Given an input \(x\), and an output represented by node \(s\), we aim to compute the derivative of \(s\) with respect to \(x\), denoted as \(\frac{\partial s}{\partial x}\). Using the chain rule, this becomes: $\( \frac{\partial s}{\partial z} = \frac{\partial s}{\partial c} \cdot \frac{\partial c}{\partial b} \cdot \frac{\partial b}{\partial a} \cdot \frac{\partial a}{\partial z} \)$

This staged manual computation of gradients, while feasible, can become tedious and error-prone, especially as the complexity of the function increases. The real power of PyTorch lies in how it automates this entire process using its built-in autodifferentiation engine.

14.14. How PyTorch Alleviates This#

PyTorch’s autograd mechanism automatically tracks operations performed on tensors and constructs the underlying computation graph dynamically. When the .backward() function is called, PyTorch traverses the graph in reverse (backpropagation), efficiently computing gradients using the chain rule, without requiring manual intervention.

14.14.1. Benefits of PyTorch’s autograd:#

  1. Automatic Gradient Calculation: No need to manually apply the chain rule for complex expressions, as PyTorch tracks all operations and calculates gradients for you.

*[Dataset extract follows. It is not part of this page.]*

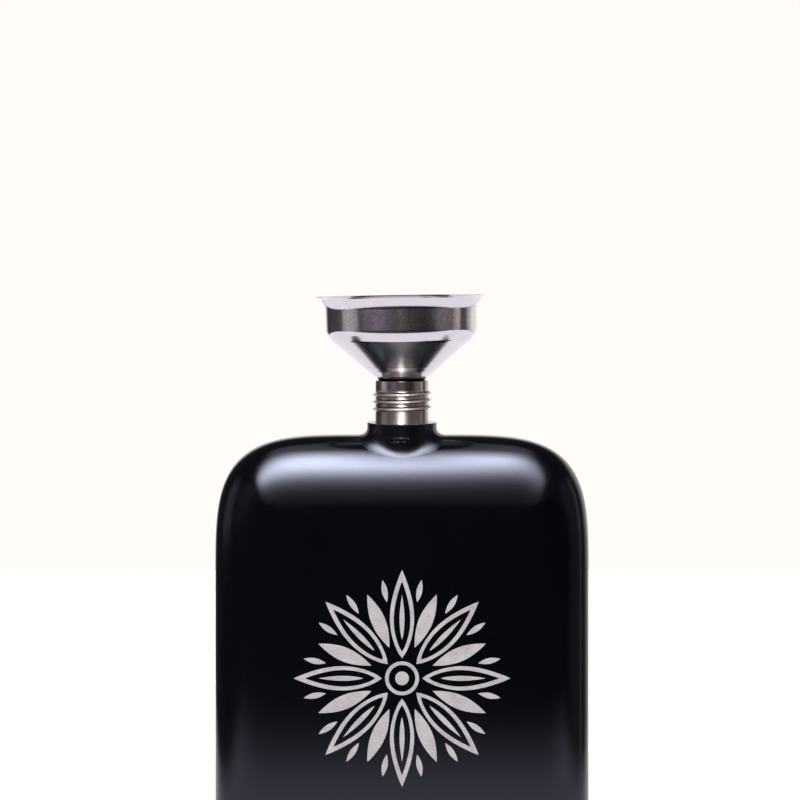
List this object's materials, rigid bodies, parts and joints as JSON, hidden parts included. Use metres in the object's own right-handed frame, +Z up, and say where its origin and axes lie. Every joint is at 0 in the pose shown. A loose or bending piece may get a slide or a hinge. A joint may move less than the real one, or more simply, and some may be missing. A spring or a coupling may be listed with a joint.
{
  "type": "hip flask",
  "caption": "Flat rounded-rectangle pocket flask, satin black, with a bare threaded steel neck, a filling funnel standing in it and a lined screw cap set down beside it.",
  "frame": {"origin": "middle of the flat foot, on the resting plane", "axes": "+Z up along the neck, +X along the flask's width, the front face looks along -Y"},
  "size_m": [0.1186, 0.0591, 0.1546],
  "materials": {
    "body_coat": "satin black powder coat with a fine texture",
    "neck_steel": "bare stainless, turned, with fine circumferential tool marks",
    "funnel_steel": "polished spun stainless with faint spinning lines",
    "cap_coat": "satin black powder coat, as the body",
    "liner_plastic": "black moulded polypropylene",
    "gasket_silicone": "translucent white silicone"
  },
  "bodies": {
    "flask": {"body_sleeve": "body_coat", "shoulder_dome": "body_coat", "base_pan": "body_coat", "neck_collar": "body_coat", "threaded_neck": "neck_steel"},
    "funnel": {"funnel_bowl": "funnel_steel", "funnel_spout": "funnel_steel"},
    "cap_seal": {"cap_gasket": "gasket_silicone"},
    "cap": {"cap_shell": "cap_coat", "cap_liner": "liner_plastic"}
  },
  "joints": [
    {"name": "funnel_lift", "type": "slide", "parent": "flask", "child": "funnel", "axis": [0, 0, 1], "range_m": [0, 0.05]},
    {"name": "cap_lift", "type": "slide", "parent": "flask", "child": "cap_seal", "axis": [0, 0, 1], "range_m": [0, 0.14]},
    {"name": "cap_turn", "type": "hinge", "parent": "cap_seal", "child": "cap", "pos_m": [0.062, -0.028, 0], "axis": [0, 0, 1], "continuous": true}
  ]
}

  2. Efficient and Scalable: PyTorch can handle large-scale models with many parameters, seamlessly updating gradients during training.

  3. Dynamic Graph: Unlike static frameworks, PyTorch builds the computation graph dynamically during the forward pass. This makes it flexible for models that require runtime decisions, like varying network architectures or data flow.

  4. Error-Free Gradient Computation: Manual gradient computations, especially in deep networks, can lead to mistakes. PyTorch alleviates this by providing reliable, automatic differentiation, freeing the user to focus on the high-level structure of the model.

import torch
import numpy as np

def sigmoid(x):
    """
    Sigmoid function re-implemented for educational purposes.
    In practice, use `torch.sigmoid` for performance and reliability.
    """
    return 1.0 / (1.0 + torch.exp(-x))

def grad_sigmoid_pytorch(x):
    """
    Computes the gradient of the sigmoid function using PyTorch's autograd.
    This demonstrates how PyTorch's autodiff engine tracks operations and
    computes the gradient automatically.
    """
    # Ensure x requires gradient computation
    x = x.clone().requires_grad_(True)
    # Perform the forward pass
    y = sigmoid(x)
    # Compute the gradient of y w.r.t. x
    y.backward()
    # Return the gradient of x (dy/dx)
    return x.grad

def grad_sigmoid_manual(x):
    """
    Manually computes the gradient of the sigmoid function by breaking down
    the computation into intermediate steps, following the chain rule.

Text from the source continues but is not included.